Im Wartebereich werden Vorträge über Schutzmaßnahmen gehalten, täglich kommen um die 300 Kranken. Hier finden die Einwohner, so Marinho, auch eine Schwangerschaftsvorsorge und Impfungen für die Kinder vor. Viele Patienten kommen mit ihren Familienmitgliedern, die sie pflegen. Von 400 HIV Tests im Monat sind über 40 positiv, bei schwangeren Frauen liegt die Rate sogar bei 48%.
Das System der „Expert Clients“ an der Klinik ist, dass HIV infizierte Patienten ihrerseits Kranke beraten und sie unterstützen.
In Mankayane, einem Grenzgebiet zu Südafrika, erfolgte durch „Ärzte ohne Grenzen“ die Gründung einer Klinik nur für multiresistente Tuberkulose.
Das „Outreach Team“, so erzählt uns Dr. Marinho, fährt in einem Kombi über Land. Das Team besteht aus einer Krankenschwester, dem Sozialarbeiter und einem Fahrer.
Die Kranken werden zuhause behandelt, erhalten Medikamente, manchmal werden auch die sehr kleinen Häuser umgebaut, Fenster eingebaut, die für eine bessere Lüftungsmöglichkeit sorgen, denn Tuberkulose verbreitet sich in schlecht oder nicht gelüfteten Räumen besonders schnell.
Outreach Team heißt auch: ein Netzwerk aufbauen in ländlichen Gebieten!

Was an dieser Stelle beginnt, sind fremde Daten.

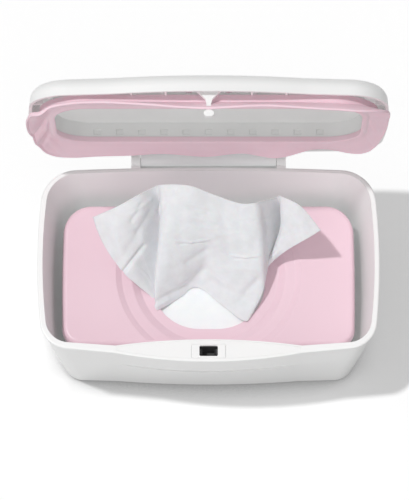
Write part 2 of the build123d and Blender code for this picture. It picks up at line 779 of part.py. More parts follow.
def striker_screws():
    """Two screws through the striker's plate."""
    seat = STRIKER_SEAT - 2.0
    screws = []
    for x in striker_screw_places():
        head = rod(2.1, (x, LATCH_Y, seat - 1.3), (x, LATCH_Y, seat - 0.02))
        head -= box((x - 1.4, x + 1.4), (LATCH_Y - 0.3, LATCH_Y + 0.3), (seat - 2, seat - 0.8))
        screws.append(head + rod(SCREW_R, (x, LATCH_Y, seat - 0.1), (x, LATCH_Y, seat + 5.5)))
    return Compound(children=screws)


def plate_face(z, inset):
    """The plate's outline: rounder at the rear corners than at the front ones."""
    return outline(
        PLATE_HALF - 1 - inset,
        PLATE_REAR - inset,
        PLATE_FRONT + inset,
        0,
        0.6,
        1,
        (PLATE_REAR_RADIUS - inset, PLATE_FRONT_RADIUS - inset),
        z,
    )


def opening_cut(grow, low, high):
    """The squircle opening as a solid from low to high."""
    side = OPENING + 2 * grow
    return extrude(Pos(0, 0, low) * RectangleRounded(side, side, OPENING_RADIUS + grow), high - low)


def dish(grow, drop):
    """The round space over the plate's two-stepped dish, widened and lowered."""
    top = PLATE_TOP - drop
    profile = [
        (0, PLATE_TOP + 2),
        (DISH_R + grow, PLATE_TOP + 2),
        (DISH_R + grow, top),
        (DISH_R - 4 + grow, top - DISH_DEEP * 0.4),
        (DISH_INNER_R + grow, top - DISH_DEEP * 0.45),
        (DISH_INNER_R - 5 + grow, top - DISH_DEEP),
        (0, top - DISH_DEEP),
    ]
    with BuildSketch(Plane.XZ) as face:
        with BuildLine():
            Polyline(*profile, close=True)
        make_face()
        steps = [v for v in face.vertices() if v.X > DISH_INNER_R / 2 and v.Y < top - 0.1]
        fillet(steps, DISH_ROUND)
    keep = box((-PLATE_HALF, PLATE_HALF), (PLATE_FRONT + 3.4, PLATE_REAR - 3.4), (0, PLATE_TOP + 9))
    return revolve(face.sketch, Axis.Z) & keep


def plate_top():
    """The pink plate: a stepped dish, a rolled edge and a lipped opening."""
    form = between(plate_face(PLATE_LOW, 0), plate_face(PLATE_TOP, PLATE_DRAFT))
    form = fillet(form.edges().group_by(Axis.Z)[-1], PLATE_ROLL)
    hollow = between(
        plate_face(PLATE_LOW - 0.1, PLATE_THICK),
        plate_face(PLATE_TOP - PLATE_THICK, PLATE_DRAFT + PLATE_THICK + 0.2),
    )
    lip = opening_cut(1.8, PLATE_LOW + 0.2, PLATE_TOP - DISH_DEEP - 0.5)
    body = (form - hollow) + (dish(1.5, PLATE_THICK) & form) + lip
    body -= dish(0, 0)
    body -= opening_cut(0, PLATE_LOW - 1, PLATE_TOP + 1)
    for x, y in plate_screw_places():
        post = rod(2.6, (x, y, PLATE_LOW + 2.6), (x, y, PLATE_TOP - 1.2))
        body += post - rod(BOSS_HOLE, (x, y, PLATE_LOW), (x, y, PLATE_TOP - 2.6))
    return body


def plate_screw_places():
    x = PLATE_HALF - 13.0
    y = PLATE_REAR - 17.5
    return [(sx * x, sy * y) for sx in (-1, 1) for sy in (-1, 1)]


def plate_weights():
    """Two steel bars inside the plate that press the wipes down."""
    bars = []
    z = (PLATE_LOW + COVER_THICK + 0.02, PLATE_TOP - PLATE_THICK - 0.6)
    near = DISH_R + 5
    far = PLATE_HALF - 19
    for side in (-1, 1):
        bar = box(sorted((side * near, side * far)), (-38.0, 38.0), z)
        bars.append(fillet(bar.edges().filter_by(Axis.Z), 0.23 * (far - near)))
    return Compound(children=bars)


def plate_base():
    """The cover that closes the plate's underside."""
    low = PLATE_LOW
    cover = extrude(plate_face(low, PLATE_THICK + 0.6), COVER_THICK)
    cover -= opening_cut(2.1, low - 1, low + 4)
    for x, y in plate_screw_places():
        cover -= rod(SCREW_HOLE, (x, y, low - 1), (x, y, low + 3))
        cover -= rod(2.3, (x, y, low - 1), (x, y, low + 0.6))
        ring = rod(3.2, (x, y, low + 1.4), (x, y, low + 2.55))
        cover += ring - rod(SCREW_HOLE, (x, y, low), (x, y, low + 3))
    return cover


def plate_screws():
    """Four screws, heads sunk in the plate's cover."""
    low = PLATE_LOW
    screws = []
    for x, y in plate_screw_places():
        head = rod(2.1, (x, y, low), (x, y, low + 0.58))
        screws.append(head + rod(SCREW_R, (x, y, low + 0.5), (x, y, low + 5.2)))
    return Compound(children=screws)


def wipe_stack():
    """The block of folded wipes, with rounded folds along its long sides."""
    low = FLOOR + 0.05
    high = PLATE_LOW - 0.05
    block = box((-STACK_HALF, STACK_HALF), (-STACK_Y / 2, STACK_Y / 2), (low, high))
    block = fillet(block.edges().filter_by(Axis.X), 3.0)
    block = fillet(block.edges().filter_by(Axis.Z), 1.5)
    dome = between(dome_face(high - 0.5, 5.0), dome_face(high + 2.5, 8.0))
    return block + dome


def dome_face(z, inset):
    """The stack's raised middle, inside the opening by inset."""
    side = OPENING - 2 * inset
    return Pos(0, 0, z) * RectangleRounded(side, side, OPENING_RADIUS - inset)


def ribbon(points, thick, z):
    """A closed face round a bent line of (x, y) points, thick across it."""
    near = [(p[0], p[1] - thick / 2) for p in points]
    far = [(p[0], p[1] + thick / 2) for p in reversed(points)]
    with BuildSketch(Plane.XY.offset(z)) as face:
        with BuildLine():
            Polyline(*near, *far, close=True)
        make_face()
    return face.sketch


# Each row is a height over the plate, a thickness and the folded line's (x, y) points.
WIPE_ROWS = [
    (-5.4, 12.0, [(-27, -16), (-17, -8), (-7, -2), (3, -6), (12, -13), (19, -18)]),
    (4.0, 13.0, [(-35, -13), (-24, -3), (-9, 4), (6, 0), (20, -8), (29, -14)]),
    (18.0, 12.0, [(-49, 4), (-34, 12), (-14, 18), (8, 13), (29, 5), (40, -2)]),
    (34.0, 9.0, [(-66, 20), (-43, 28), (-20, 34), (10, 25), (40, 24), (61, 10)]),
    (49.0, 5.0, [(-76, 29), (-49, 37), (-25, 43), (12, 34), (46, 37), (74, 17)]),
]


def pulled_wipe():
    """The next wipe, standing in soft folds out of the plate's opening."""
    faces = [ribbon(points, thick, PLATE_TOP + z).face() for z, thick, points in WIPE_ROWS]
    return loft(faces, ruled=True)


NODES = {
    "tub_shell": tub_shell,
    "non_slip_feet": non_slip_feet,
    "ledge_cap": ledge_cap,
    "latch_bezel": latch_bezel,
    "latch_housing": latch_housing,
    "latch_screws": latch_screws,
    "latch_spring": latch_spring,
    "latch_carriage": latch_carriage,
    "jaw_left": lambda: jaw(-1),
    "jaw_right": lambda: jaw(1),
    "jaw_pins": jaw_pins,
    "cam_follower": cam_follower,
    "hinge_pins": hinge_pins,
    "wipe_stack": wipe_stack,
    "plate_top": plate_top,
    "plate_weights": plate_weights,
    "plate_base": plate_base,
    "plate_screws": plate_screws,
    "pulled_wipe": pulled_wipe,
    "lid_shell": lambda: swung_open(lid_shell()),
    "lid_window": lambda: swung_open(lid_window()),
    "window_frame": lambda: swung_open(window_frame()),
    "lid_gasket": lambda: swung_open(lid_gasket()),
    "lid_arm": lambda: swung_open(lid_arm()),
    "arm_screws": lambda: swung_open(arm_screws()),
    "striker": lambda: swung_open(striker()),
    "striker_screws": lambda: swung_open(striker_screws()),
}


def main():
    os.makedirs("parts", exist_ok=True)
    shapes = {name: make() for name, make in NODES.items()}
    boxes = [shape.bounding_box() for shape in shapes.values()]
    shift_x = -(min(b.min.X for b in boxes) + max(b.max.X for b in boxes)) / 2
    shift_y = -(min(b.min.Y for b in boxes) + max(b.max.Y for b in boxes)) / 2
    shift_z = -min(b.min.Z for b in boxes)
    print("moved by", round(shift_x, 4), round(shift_y, 4), round(shift_z, 4))
    for name, shape in shapes.items():
        export_step(Pos(shift_x, shift_y, shift_z) * shape, f"parts/{name}.step")


if __name__ == "__main__":
    main()
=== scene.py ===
"""Looks of the wipes dispenser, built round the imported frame."""

import json
import math

import bpy
import numpy as np
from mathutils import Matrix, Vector

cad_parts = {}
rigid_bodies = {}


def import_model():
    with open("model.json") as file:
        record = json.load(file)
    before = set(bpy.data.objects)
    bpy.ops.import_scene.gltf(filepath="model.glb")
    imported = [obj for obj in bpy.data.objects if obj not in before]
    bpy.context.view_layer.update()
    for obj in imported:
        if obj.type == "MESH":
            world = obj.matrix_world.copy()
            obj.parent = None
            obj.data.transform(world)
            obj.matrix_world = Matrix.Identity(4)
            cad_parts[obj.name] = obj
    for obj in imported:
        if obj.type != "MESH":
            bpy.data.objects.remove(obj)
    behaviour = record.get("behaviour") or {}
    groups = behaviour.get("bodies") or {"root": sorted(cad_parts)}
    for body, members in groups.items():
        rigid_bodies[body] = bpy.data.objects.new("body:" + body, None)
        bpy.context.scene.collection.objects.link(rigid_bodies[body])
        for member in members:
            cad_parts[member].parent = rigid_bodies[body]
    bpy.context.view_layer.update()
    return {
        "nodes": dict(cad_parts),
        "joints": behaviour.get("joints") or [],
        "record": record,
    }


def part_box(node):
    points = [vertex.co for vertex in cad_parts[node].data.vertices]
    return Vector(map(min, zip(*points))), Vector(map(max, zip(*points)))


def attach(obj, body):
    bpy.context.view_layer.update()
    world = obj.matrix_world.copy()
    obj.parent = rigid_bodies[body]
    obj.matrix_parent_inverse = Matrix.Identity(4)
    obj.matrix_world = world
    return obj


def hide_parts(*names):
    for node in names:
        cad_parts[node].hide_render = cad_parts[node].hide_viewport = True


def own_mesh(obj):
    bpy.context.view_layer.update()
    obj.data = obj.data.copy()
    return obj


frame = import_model()

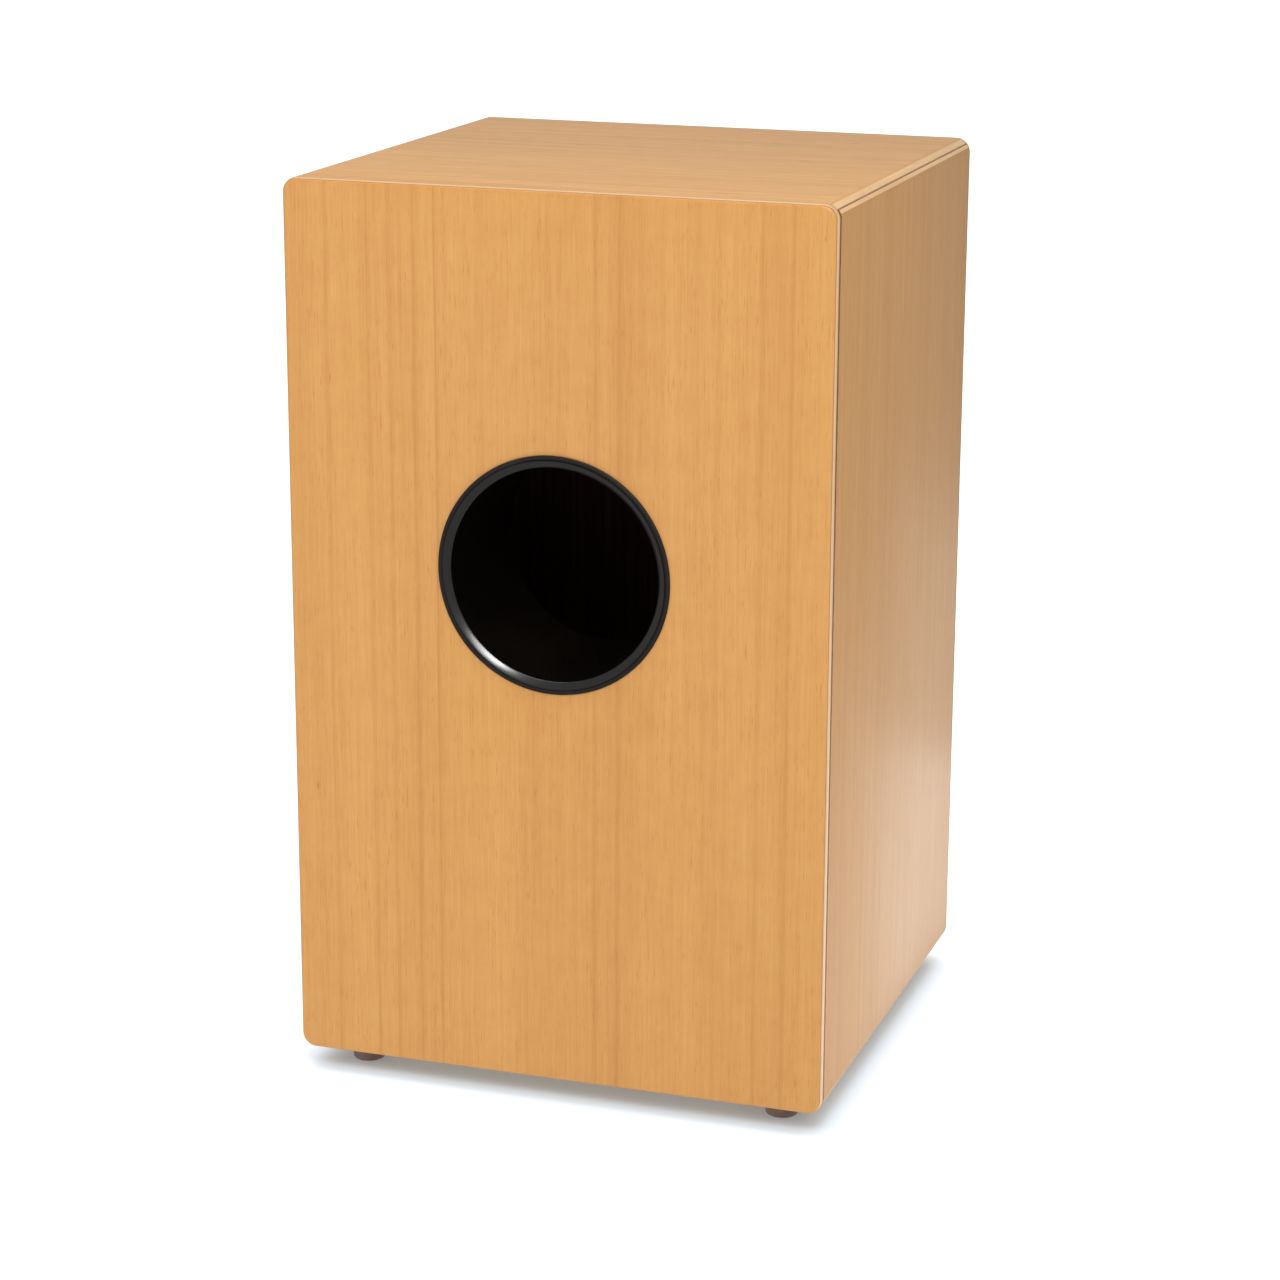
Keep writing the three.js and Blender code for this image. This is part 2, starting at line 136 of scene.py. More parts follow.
add_floor()
add_softbox("softbox_front", (-0.7, 1.9, 2.2), (0, 0.1, 0.25), (0.6, 0.9), 23.5)
add_softbox("softbox_left", (1.3, 1.9, 0.40), (0, 0.14, 0.1), (1.0, 0.6), 5, sheen=False)
add_softbox("softbox_above", (0.2, -0.1, 2.6), (0, 0, 0.3), (2.0, 2.0), 33)
add_softbox("softbox_low", (-0.75, -0.2, 0.04), (-0.15, -0.02, 0.04), (0.5, 0.07), 0.6)
add_softbox("softbox_sheen", (-0.30, -0.20, 0.003), (-0.30, -0.20, 1), (0.28, 0.7), 0.75, diffuse=False)
add_softbox("softbox_sheen_far", (-0.36, -0.60, 0.002), (-0.36, -0.60, 1), (0.42, 1.6), 1.35, diffuse=False)
add_softbox("softbox_spark", (-0.90, 1.74, 1.70), (0, 0.15, 0.3), (0.9, 0.9), 24, diffuse=False)
room = bpy.data.worlds.new("room")
room.use_nodes = True
room.node_tree.nodes["Background"].inputs["Color"].default_value = (*ROOM_TINT, 1)
room.node_tree.nodes["Background"].inputs["Strength"].default_value = ROOM_STRENGTH
bpy.context.scene.world = room

# ---- Top and bottom panels ------------------------------------------------------------------------
# 12 mm birch plywood under a pale veneer whose grain runs across the box. Rabbets at both ends leave a
# tongue over the sides; the long edges are rounded over after glueing, which lays the plies bare.
MM = 0.001
PANEL = 12 * MM
LAP = 3.2 * MM  # what the rabbet leaves of the panel's thickness
ROUND = 8 * MM
ROUND_STEPS = 16
VENEER = 0.6 * MM
GLUE = 0.55 * MM
EASE = 0.25 * MM  # every cut edge is broken with sandpaper
SHARP = radians(35)  # faces that meet at more than this have an edge between them
NEAR = 0.01 * MM  # closer than this to a plane counts as on it
BOX_WIDTH = 0.3
PALE_PLY = (0.84, 0.555, 0.28)
GLUE_LINE = (0.47, 0.22, 0.12)
SEAT_LIGHT = (0.74, 0.43, 0.185)
SEAT_DARK = (0.61, 0.315, 0.12)
SEAT_EDGE = (0.62, 0.33, 0.13)
# The inner face's colours: red-brown hardwood, painted darker still as the shade inside the box.
RAW_SHADED_LIGHT = (0.15, 0.07, 0.038)
RAW_SHADED_DARK = (0.085, 0.036, 0.019)
PORE_TINT = (0.86, 0.68, 0.52)
LINE_TINT = (0.62, 0.42, 0.25)
KNOT_TINT = (0.42, 0.17, 0.045)
KNOT_LENGTH = 2.6  # along the grain, over its width
SEAT_KNOTS = (  # place along and across the grain, and radius
    (-0.089, -0.011, 0.0012), (-0.095, -0.094, 0.0010), (-0.052, -0.083, 0.0009), (0.048, -0.035, 0.0008),
)
FLOOR_KNOTS = ((0.061, 0.042, 0.0014), (-0.024, -0.077, 0.0010))


def add_block(name, low, high):
    """A box between two corners."""
    bpy.ops.object.select_all(action="DESELECT")
    middle = [(a + b) / 2 for a, b in zip(low, high)]
    size = [b - a for a, b in zip(low, high)]
    bpy.ops.mesh.primitive_cube_add(size=1, location=middle, scale=size)
    piece = bpy.context.object
    piece.name = name
    bpy.ops.object.transform_apply(location=True, rotation=True, scale=True)
    return piece


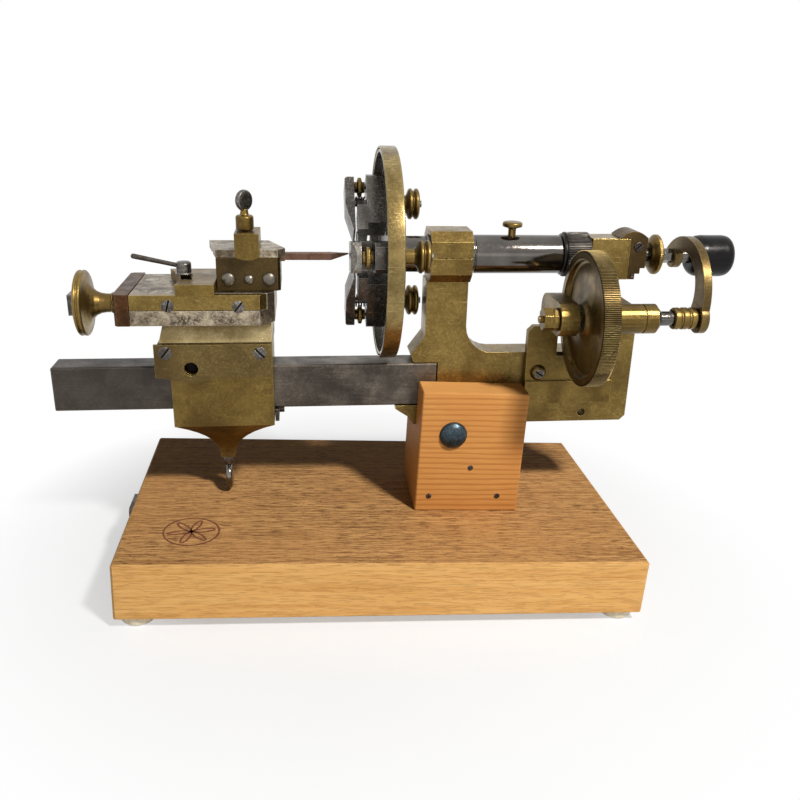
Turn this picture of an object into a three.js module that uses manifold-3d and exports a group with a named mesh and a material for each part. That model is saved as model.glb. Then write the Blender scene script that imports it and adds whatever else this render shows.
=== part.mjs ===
import * as THREE from 'three';
import { mergeVertices } from 'three/addons/utils/BufferGeometryUtils.js';
import Module from 'manifold-3d';

// Millimetres, +Z up, the viewer on the -Y side and the crank at +X.
// Stand pieces use the board's frame. Lathe pieces use a frame on the spindle axis, with x = 0
// at the front of the faceplate, and the whole lathe leans by lathe_lean in its wooden block.

const wasm = await Module();
wasm.setup();

// General sizes
const seat_gap = 0.3;
const turning_gap = 0.3;
const overrun = 2;
const round_sides = 24;
const small_sides = 12;
const middle_sides = 16;
const wide_sides = 32;
const right_angle = Math.PI / 2;
const full_turn = Math.PI * 2;

// Stand
const lathe_lean = 2.25 * Math.PI / 180;
const board = { length: 222, depth: 127.5, height: 25.4, chamfer: 0.9 };
const foot = { radius: 7.4, height: 4.6, round: 1.2, inset_x: 8.4, inset_y: 9 };
const block = {
  left: 126.5, width: 48, front: 46, depth: 42.8, height: 58.2, chamfer: 0.5, face_overhang: 21.25, axis_over: 55.74,
};
const bolt = { x: 15, z: 38, head_radius: 6.3, head_height: 3.2, shank_radius: 3, nut_radius: 5.5, nut_height: 4 };
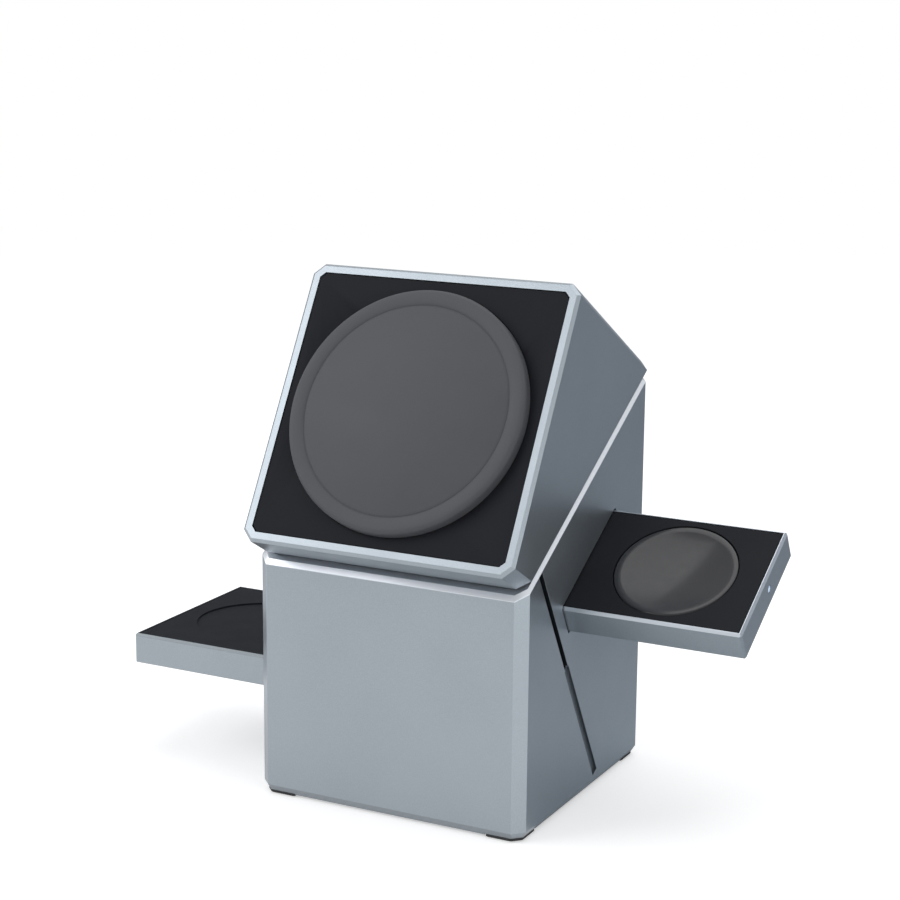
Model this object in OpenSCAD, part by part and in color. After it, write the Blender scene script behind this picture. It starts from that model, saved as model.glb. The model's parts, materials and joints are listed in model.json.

Raphaela Marinho hatte an unserem Burggespräch ein sehr aufmerksames und bewegtes Publikum, das ihr mit herzlichem Applaus für ihren interessanten und eindringlichen Bericht dankte. Schnell fanden sich um die junge Ärztin nach dem Vortrag Schülerinnen und Schüler, die weiteres Interesse bekundeten und viel zu schnell musste Frau Marinho an den Bahnhof. Wir danken von Herzen für diesen Abend, der uns mit seinen Bildern und Worten noch lange nachklang.